Florida Gov. Ron DeSantis said he is sending a letter to President Joe Biden today asking him to continue the prior policy that allowed authorities to deport illegal immigrants in custody who had committed crimes.
DeSantis told reporters on Thursday that the Biden administration is removing detainers from illegal immigrants. Detainers are “critical for ICE to be able to identify and ultimately remove criminal aliens who are currently in federal, state or local custody.”
“We’ve already had in Florida a handful of criminal aliens that had finished their sentences and the detainers were removed by the Biden administration,” the governor said. “Normally they would have been transferred to federal custody and removed, and now the federal government is effectively releasing them into our communities.”
Speaking at the American Police Hall of Fame and Museum with a line of sheriffs behind him, DeSantis announced that he is directing the state’s department of corrections “to identity all inmates with detainer agreements who ICE is refusing to pick up and develop a process for transferring them to an ICE detention center.”
He also ordered the department of corrections to notify the Florida department of law enforcement and local law enforcement “of all instances in which ICE refuses to detain criminal aliens.” He said he wants everything to be documented.
“If ICE is not willing to take custody and remove … and ICE wants them released into our society, then any additional crime that is committed is by definition one that should have been prevented,” DeSantis told reporters.
“It’s a reckless policy … these are convicted felons. If you can’t remove them then what do you have? Just a complete lawless system? I don’t think any of us want that,” he said.
An ongoing immigration policy tracker by the Heritage Foundation found that Biden has rolled back almost all of former President Donald Trump’s immigration policies.

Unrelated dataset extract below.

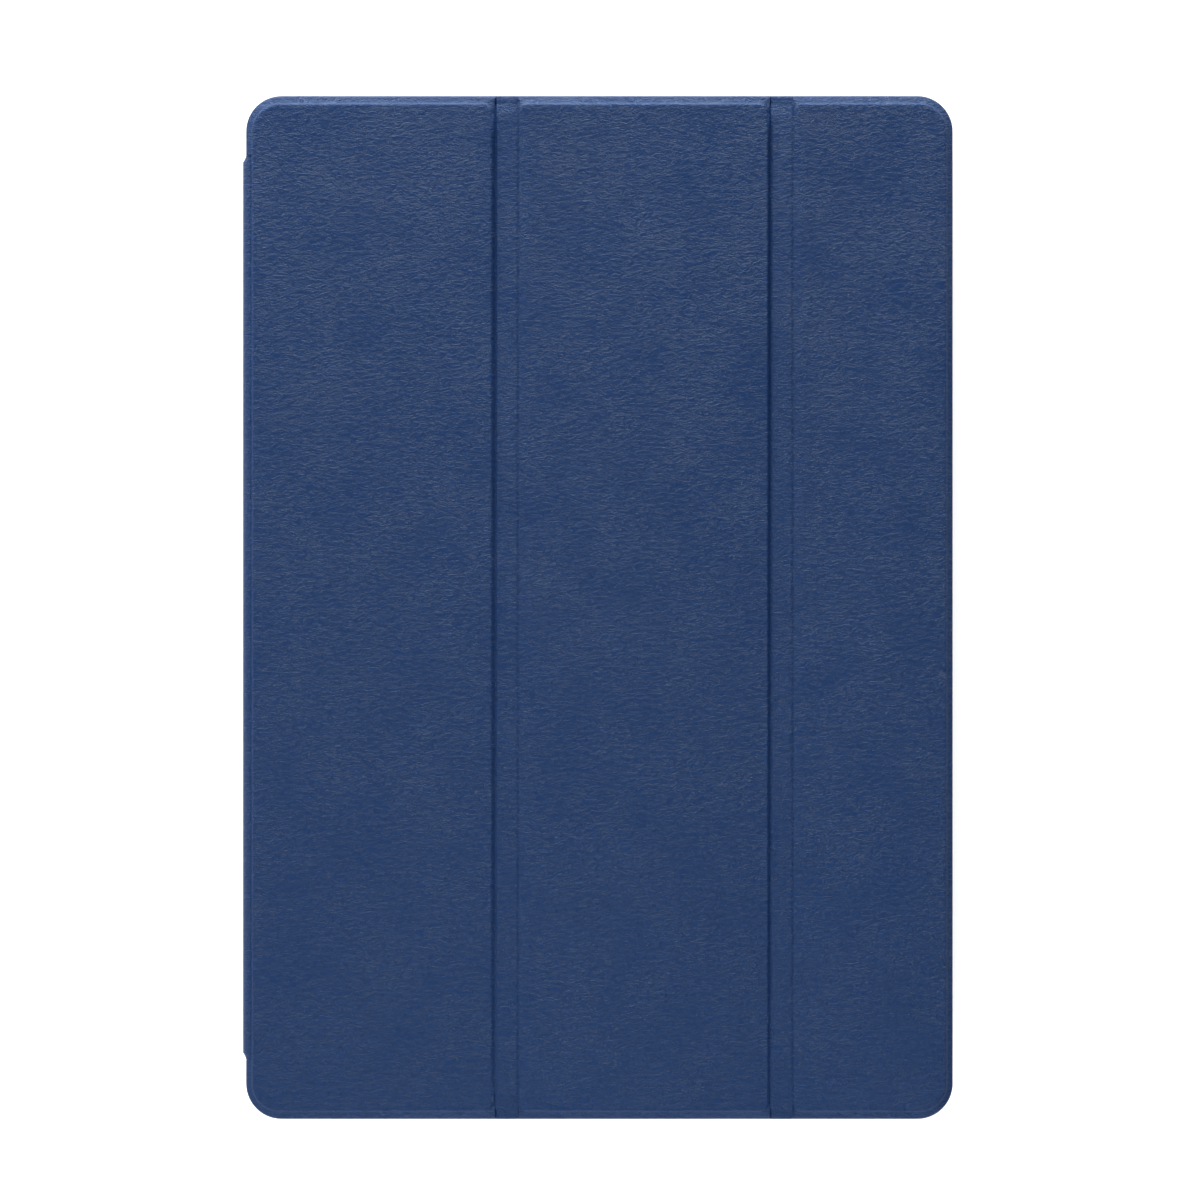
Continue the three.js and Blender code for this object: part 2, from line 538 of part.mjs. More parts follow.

Under Biden’s immigration agenda, the construction of the U.S.-Mexico border wall was shut down and ICE agents are now limited by narrower guidelines. DHS is also suspending deportations of illegal aliens for 100 days with the exception of those who have “either engaged in or are suspected of terrorism or espionage.”
“Over the next 30 days as many as 50 criminal aliens are set to complete their Florida prison terms subject to detainers by immigration and customs enforcement,” DeSantis said. “That number could rise to over 200 felons within 6 months. The issue is if those detainers continue to be removed—like they are—there’s going to be no basis for the state to hold them at that point.”
“It would effectively be the federal government releasing these convicted criminals back into the society,” he added.
During the press conference, DeSantis invited two families to speak. The first was Jamiel Shaw, Sr. whose son was shot by an illegal immigrant in 2008.
Shaw’s son, also named Jamiel, or “Jas” was shot in Los Angeles by gang member and Mexican national Pedro Espinoza, who had been released from jail a day earlier. Espinoza, a Mexican national, had previously been booked five times as a juvenile but had not been referred to Immigration and Customs Enforcement (ICE) for deportation.
“He was 17 years old, he knew he had a future and he was trying to secure it,” the father said at the conference.
“It’s very important that you get them out of here the very first time they commit a crime,” he said, referring to illegal immigrants.
The second family that spoke at the conference was Kiyan Michael and Bobby Michael. Their son was killed in a car crash by a twice deported illegal immigrant.